One time a diver aimed his speeding Zodiac at a Monterey Abalone Company crew that was harvesting kelp by hand from a small boat. The speeding inflatable boat swerved out of the way at the last minute and sprayed the harvesters with water. Those were frustrating and tense times for their company, say Seavey and Fay.
The conflict was finally resolved after a Monterey Bay National Marine Sanctuary and California Department of Fish and Game study found that the kelp beds in the bay produced more than 220,000 tons of drift kelp each year, while Monterey Bay Abalone only harvested about 250 tons of this, or just over one-tenth of one percent, and they cut the kelp by hand, carefully rotating the harvest. With this estimate of minimal impact, the argument ended, Fay says.

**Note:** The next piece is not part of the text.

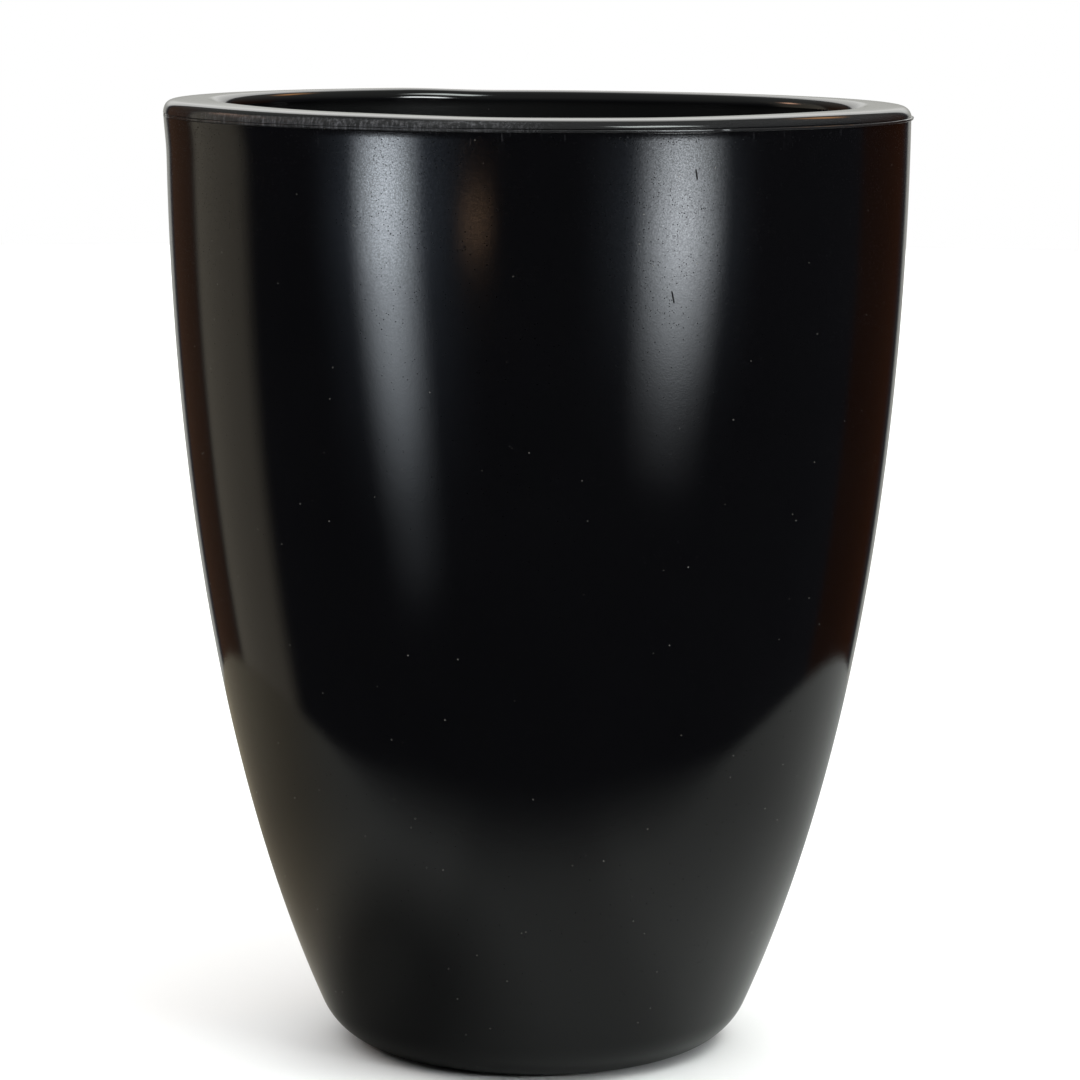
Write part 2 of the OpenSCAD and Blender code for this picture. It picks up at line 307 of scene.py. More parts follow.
FLOOR_RADIUS = 7.0
FLOOR_WHITE = (0.90, 0.90, 0.90)
POOL_RADIUS = 0.785
POOL_CENTRE = (0.0, 0.4, 0.0002)
# The painted part's colour, and the painted warm light on its left.
POOL_TONE = (0.39, 0.40, 0.39)
PAINTED_WARM_LIGHT = (1.05, 0.9, 0.7)
# Painted light and painted shadow on the lit part: distances at which each starts and stops changing, then
# the painted brightness at each.
PAINTED_LIGHT_FALL = (0.13, 0.50, 1.1, 0.56)
PAINTED_SHADOW_CENTRE = (-0.155, -0.125, 0.0)
PAINTED_SHADOW_FALL = (0.05, 0.20, 0.28, 1.0)
# Painted shade: how bright the front and the left of the painted part stay.
PAINTED_FRONT_SHADE = 0.74
PAINTED_LEFT_SHADE = 0.78
# How far the edge of the part with painted light fades outwards and inwards in front, and everywhere else.
POOL_FADE_OUT = 0.08
POOL_FADE_IN = 0.09
POOL_EDGE = 0.003


def floor_paper():
    material, n, place = new_material("floor_paper")
    darker = [0.97 * c for c in FLOOR_WHITE]
    n.surface("Base Color", n.mix(n.noise(place, 3.0, 3.0), darker, FLOOR_WHITE))
    n.surface("Roughness", 0.9)
    n.surface("Normal", n.bump(n.noise(place, 900.0), 0.0002, 0.2))
    return material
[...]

In the growing season, the kelp grows over a foot each day. “It’s just like cutting the grass in your front yard. That top is going to come right back,” Fay says. The study determined that there wasn’t an ecological problem with the harvest, but rather a conflict among resource users. To mitigate the hard feelings, a panel of scientists was nominated to evaluate the harvest and make recommendations to minimize the impact on the bay’s ecosystem. They suggested that the fish and game department, which manages the harvest within the sanctuary, put some restrictions on how, when, and where harvests occurred. They recommended closing some areas to mechanical harvesting, and some areas to seaweed harvesting altogether, as well as creating a limited-entry in some areas, and imposing limits on harvesting from any one kelp bed.
Since then, the controversy about kelp harvesting by Monterey Bay Abalone has died down. Seavey and Fay say that they don’t hear many complaints anymore, but the episode helped them learn that educating the public about the small-scale of their operation, its local nature, and their attempts to minimize the farm’s impact on the environment is important.